The idea is simple: Give police the serial number for your new phone, and they'll make sure the phone is returned to you if it's stolen and then recovered by officers.

"The theft of Apple phones and other hand-held devices drove the spike in robberies and larceny this year," Police Commissioner Ray Kelly said in a statement. "Operation ID will help those whose property is lost or stolen to get it back."

At the Apple store in SoHo, a community affairs officer  wearing a blue polo shirt handed out sign-up sheets to hundreds of people waiting to buy the iPhone 5, like graphic designer Eslie Kim.

"I think if you have the technology to do it, to track your phone, why not?" she said.

Two years ago, her phone was stolen right out of her hand in front of her apartment building in midtown Manhattan. Like most of the people WNYC spoke with, she was eager to register her new phone with the NYPD.

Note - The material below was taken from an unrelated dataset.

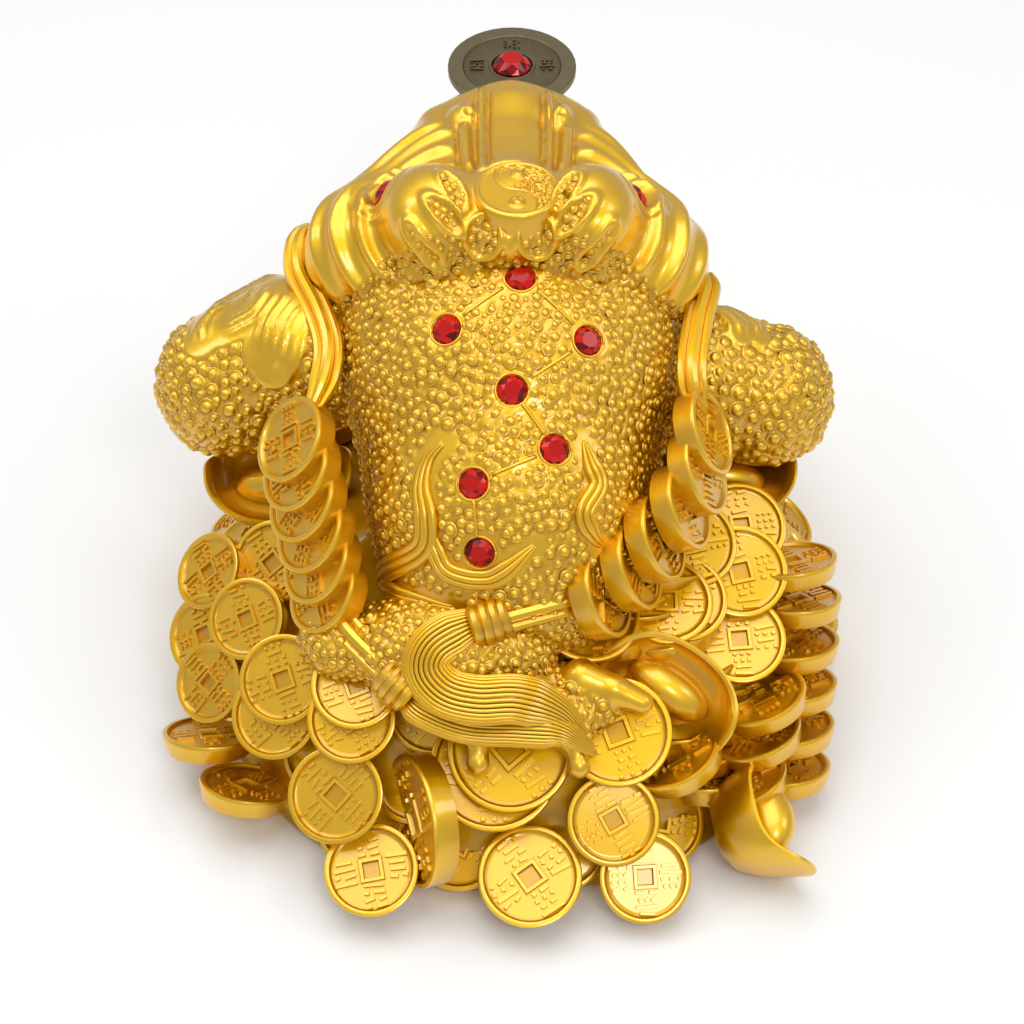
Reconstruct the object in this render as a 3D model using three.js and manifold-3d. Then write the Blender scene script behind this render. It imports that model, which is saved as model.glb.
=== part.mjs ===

But not everyone thought it was necessarily a job for police.

"It's about time that all the carriers actually take command of the fact that they have unique IDs with their phones, and when phones are stolen, they should be off the market," said product manager Kaushal Sampat as he waited in line.

The NYPD plans to promote the registry program at 21 Apples stores Friday, including six in the city. The department also stationed officers at seven Verizon and eight AT&T stores.

Operation ID is not just for the iPhone 5 or Apple products. The NYPD will take the serial number for any and all "valuable portable electronics." Officers can even engrave a special serial number that starts with the letters "NYC" on devices, though the service is not available for iPhones.

The program has one potential drawback for tech-savvy smartphone owners: You can't register your devices online. Instead, you'll have to fill out a paper form at one the designated store, or visit a police precinct.